Through the 1920s, 1930s, and early 1940s, Trinity slowly grew with Princeton. The growth of Princeton Township (surrounding the borough) and today's extensive suburbs were yet to come. During the baby boom of the late 1940s and the 1950s, Trinity experienced explosive growth in young families with children, with a burgeoning Sunday school (at one point claiming five hundred members). Through that period the parish ministry remained essentially traditional, with outreach a minor component and the rector and assisting clergy very much in charge. During the 1950s, a large parish hall (Pierce Hall), kitchen and meeting room were built to accommodate the growing demands for space.

The 1960s witnessed a devastating fire (1963) and reconstruction in the church proper, as well as the beginning of two enduring outreach efforts: Trinity Counseling Service and All Saints' Church, which was created in 1960 as a neighborhood church to serve the fast-growing eastern end of Princeton Township with its own vicar. A stone church with parish house was built at the outset, and it quickly became independent. The two parishes share Trinity-All Saints' Cemetery, next to All Saints', and some other undeveloped property at the site of All Saints'. All Saints' was the brainchild of the Rev. Dr. John Vernon Butler, rector from 1948 to 1959. Dr. Butler, a strong leader, followed the Rev. Arthur Lee Kinsolving (1940–47), who had moved to New York City to lead St. James's, Madison Avenue. Butler served 11 years, then became dean of New York's Cathedral of St. John the Divine, and later rector of Trinity Church, New York.

Next, the Rev. Robert Spears saw Trinity through the fire and rebuilding of the mid-1960s, and after seven years' tenure became bishop of the Episcopal Diocese of Rochester, New York. The Rev. James Whittemore served from 1967 to 1977, during which Trinity evolved into something like its modern form, with expanded lay leadership, liturgical renewal, a revised church, enlarged facilities, and a more diverse and welcoming congregation. A long-awaited moment came when parishioner and clergy staff member the Rev. Daphne Hawkes was ordained to the priesthood at Trinity, the first woman priest in the Diocese of New Jersey. Whittemore left to head the Seamen's Church Institute in New York City, now led by former interim rector the Rev. Jean Smith.

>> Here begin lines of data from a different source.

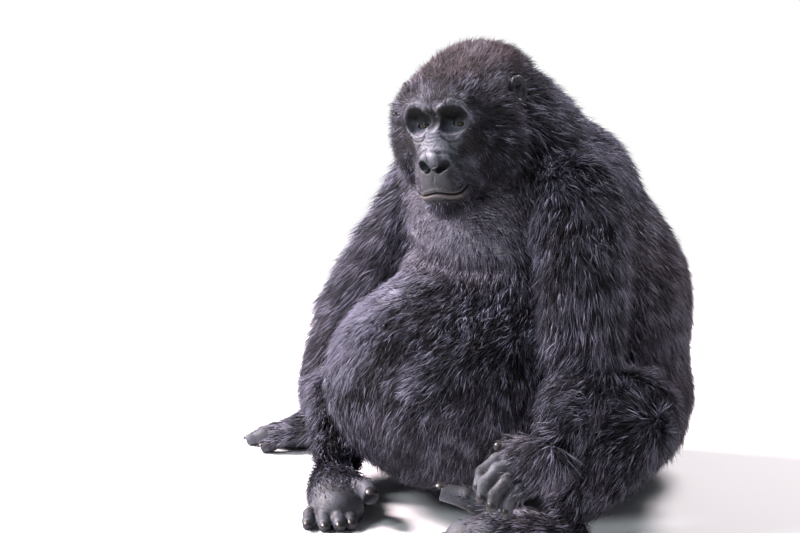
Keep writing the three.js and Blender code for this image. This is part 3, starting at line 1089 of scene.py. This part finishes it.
def marks(p, head):
    """How brown and how pale skin and coat are at body points; the brow's edge is paler hair under a painted
    highlight.
    """
    m = mirrored(to_head(p))
    x, y, z = m.T
    crown = step(36, 92, z) * step(210, 120, y) * step(-10, 20, y) * head
    back = 0.4 * step(20, 180, p[:, 1]) * step(620, 480, p[:, 2])
    brown = np.clip(0.9 * crown + back * (1 - head) + 0.12 * wander(p, 90, 3)[:, 0], 0, 1)
    chest = breast_area(p, (-15, -60), (170, 100), (400, 450), (640, 590)) * (1 - head)
    # the brow's edge: paler short hair, with a painted highlight where the light catches it
    arc = [(4, 28), (18, 33), (36, 37), (52, 30), (63, 13), (67, -8)]
    rim = crease(m, arc, 3.2) * step(40, 10, y) * 0.8 * step(-24, 4, z)
    beside = step(24, 34, x) * step(64, 54, x) * step(20, 0, y)
    lip_side = 0.6 * beside * step(-112, -100, z) * step(-50, -66, z)
    pale = np.clip(chest + 0.2 * step(0.3, 1, wander(p, 60, 5)[:, 1]) + (rim + lip_side) * head, 0, 1)
    return brown, pale


class Roots:
    """Places on the skin where hair grows, with what the hair needs to know there."""

    def __init__(self, surface, values, uv, weight, count, seed):
        random = np.random.default_rng(seed)
        corners = surface.points[surface.faces]
        area = np.linalg.norm(np.cross(corners[:, 1] - corners[:, 0], corners[:, 2] - corners[:, 0]), axis=1)
        total = np.cumsum(area * weight[surface.faces].mean(axis=1))
        face = np.searchsorted(total, (np.arange(count) + random.random(count)) / count * total[-1])
        face = np.minimum(face, len(area) - 1)
        u, v = np.sqrt(random.random(count)), random.random(count)
        mix = np.column_stack((1 - u, u * (1 - v), u * v))[:, :, None]
        self.place = (corners[face] * mix).sum(axis=1)
        values = (values[surface.faces[face]] * mix).sum(axis=1)
        self.normal, self.lie = unit(values[:, 0:3]), unit(values[:, 3:6])
        self.length, self.lift, self.breadth, self.head = values[:, 6:].T
        self.uv = (uv[face] * mix).sum(axis=1)
        self.random = random
        self.count = count


def lock_pull(roots, size, seed):
    """A pull at each tuft's tip towards the middle of its lock, and how much that lock shines."""
    cells = np.floor(roots.place / size).astype(int)
    span = cells.max(axis=0) - cells.min(axis=0) + 5
    base = cells.min(axis=0) - 2
    middles = np.random.default_rng(seed).random((*span, 4))
    best = np.full(roots.count, np.inf)
    pull = np.zeros_like(roots.place)
    shine = np.zeros(roots.count)
    for shift in np.ndindex(3, 3, 3):
        cell = cells + np.array(shift) - 1
        local = cell - base
        lock = middles[local[:, 0], local[:, 1], local[:, 2]]
        gap = (cell + lock[:, :3]) * size - roots.place
        far = np.linalg.norm(gap, axis=1)
        nearer = far < best
        best[nearer] = far[nearer]
        pull[nearer] = gap[nearer]
        shine[nearer] = lock[nearer, 3]
    return pull, shine


def tufts(roots, bends):
    """Arrays of closed three-sided tufts: points, faces, and for each face corner its patch place."""
    normal, draw = roots.normal, roots.random
    length = roots.length * draw.uniform(0.7, 1.15, roots.count)
    breadth = roots.breadth * draw.uniform(0.7, 1.2, roots.count)
    pull, shine = lock_pull(roots, LOCK, 21)
    lift = roots.lift * draw.normal(1, 0.25, roots.count) * (0.65 + 0.7 * shine)
    lift = np.radians(np.clip(lift, 3, 70))
    lie = roots.lie + 0.30 * wander(roots.place, 55, 11) + 0.18 * draw.normal(size=(roots.count, 3))
    lie = unit(across(lie, normal))
    side = np.cross(lie, normal)
    pull = across(pull, normal) * (np.minimum(1, length / 30) * 0.75)[:, None]
    rows = []
    heights = (0, 0.5, 1) if bends else (0, 1)
    for t in heights:
        rise = np.sin(lift * (1.35 - 0.4 * t)) * length * t
        run = np.cos(lift) * length * t
        centre = roots.place + lie * run[:, None] + pull * t * t
        centre += normal * (rise - (t == 0))[:, None]  # the root lies a millimetre under the skin
        centre[:, 2] -= 0.05 * length * t * t
        if t == 1:
            rows.append(centre[:, None])
            continue
        half = (breadth * (0.5 if t == 0 else 0.4))[:, None]
        corners = (centre + side * half, centre - side * half, centre + normal * half * 0.9)
        rows.append(np.stack(corners, axis=1))
    points = np.concatenate(rows, axis=1)
    points[:, :, 2] = np.maximum(points[:, :, 2], HAIR_LEVEL)
    per = points.shape[1]
    sides, patch = [], []
    for k in range(3):
        a, b = k, (k + 1) % 3
        left, right = k - 1.5, k - 0.5
        if bends:
            sides += [(a, 3 + a, 3 + b), (a, 3 + b, b), (3 + a, 6, 3 + b)]
            patch += [((left, -1.5), (left, 0), (right, 0)), ((left, -1.5), (right, 0), (right, -1.5))]
            patch += [((left, 0), (k - 1, 1.5), (right, 0))]
        else:
            sides += [(a, 3, b)]
            patch += [((left, -1.5), (k - 1, 1.5), (right, -1.5))]
    sides += [(0, 1, 2)]
    patch += [((-0.9, 1.5), (-0.1, 1.5), (-0.5, 0.4))]
    faces = np.array(sides)[None] + np.arange(roots.count)[:, None, None] * per
    uv = roots.uv[:, None, None] + np.array(patch)[None] * PATCH
    up = np.repeat(heights, [3] * (len(heights) - 1) + [1])
    return points, faces, uv, up, shine


def coat_mesh(name, groups):
    """One mesh of tufts from several sets of arrays, each with its marks."""
    points = np.concatenate([g[0].reshape(-1, 3) for g in groups])
    sizes = np.cumsum([0] + [g[0].shape[0] * g[0].shape[1] for g in groups])
    faces = np.concatenate([g[1].reshape(-1, 3) + start for g, start in zip(groups, sizes)])
    uv = np.concatenate([g[2].reshape(-1, 2) for g in groups])
    mesh = bpy.data.meshes.new(name)
    mesh.vertices.add(len(points))
    mesh.vertices.foreach_set("co", to_world(points).astype(np.float32).ravel())
    mesh.loops.add(faces.size)
    mesh.loops.foreach_set("vertex_index", faces.astype(np.int32).ravel())
    mesh.polygons.add(len(faces))
    mesh.polygons.foreach_set("loop_start", np.arange(0, faces.size, 3, dtype=np.int32))
    mesh.update()
    mesh.validate()
    layer = mesh.uv_layers.new(name="OFBake")
    layer.data.foreach_set("uv", np.clip(uv, 0.0005, 0.9995).astype(np.float32).ravel())
    for index, key in enumerate(("along", "tone", "brown", "pale")):
        store(mesh, key, np.concatenate([g[3][index].ravel() for g in groups]))
    mesh.shade_smooth()
    return mesh


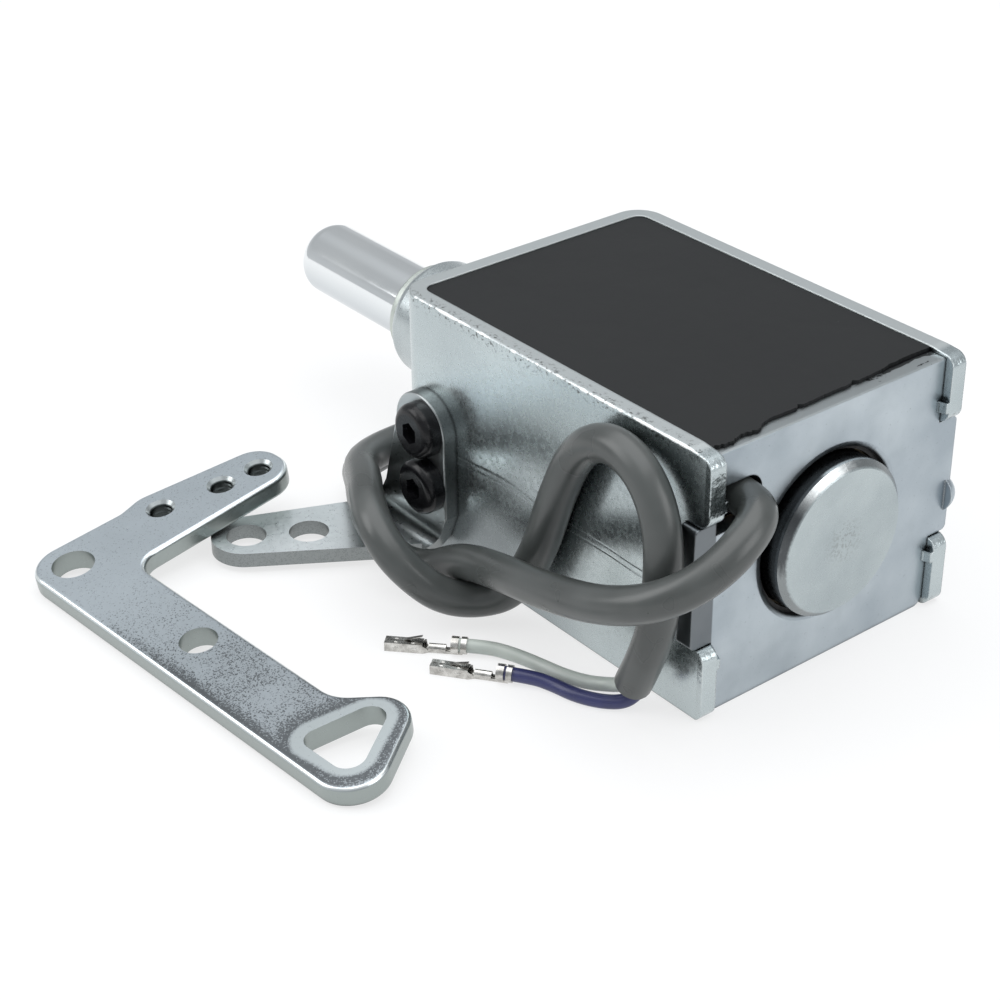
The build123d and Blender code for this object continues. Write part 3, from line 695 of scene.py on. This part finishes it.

The Rev. John Crocker Jr. came to Trinity in 1977 from the Episcopal chaplaincy at MIT and served until his retirement in 1989. His tenure included expanded outreach, consolidation of the many liturgical changes of the preceding years, and planning for needed facility improvements. In 1991, after an extended interim period, the Ven. Leslie Smith, archdeacon of the neighboring Diocese of Newark, became Trinity's next rector, serving until his retirement in mid-2006.

=== Twenty-first century ===
The Rev. Paul Jeanes has served at Trinity since 2008, and has seen Trinity through a transition to becoming more culturally, socially, and liturgically inclusive. His emphasis on the spiritual pilgrimage of laity has shifted church programming to include more adult formation and outreach.

==Music==
Starting in 1879, Trinity, like many Episcopal parishes, participated in the Choral Revival in the Anglican church, with its emphasis on vested choirs of men and boys trained by professional church musicians, and singing high quality church music. Thus began its choir program which now includes girls and women. This rigorous program has continued under a succession of notable Episcopalian and Anglican musicians including James Litton and John Bertalot.

In February 2022 the parish fired its long time music director and organist Tom Whittemore because of historical sex abuse charges by law enforcement and a joint investigation by the Episcopal Diocese of New Jersey and the Episcopal Diocese of Pennsylvania. Connor Fluharty served as Interim Director of Music in the transition, and in August 2023 Dr. Margaret "Meg" Harper assumed the role of Director of Music. Since then, the music program has expanded and offers regular programming including biweekly Evensong and Compline services Sunday nights at 5pm.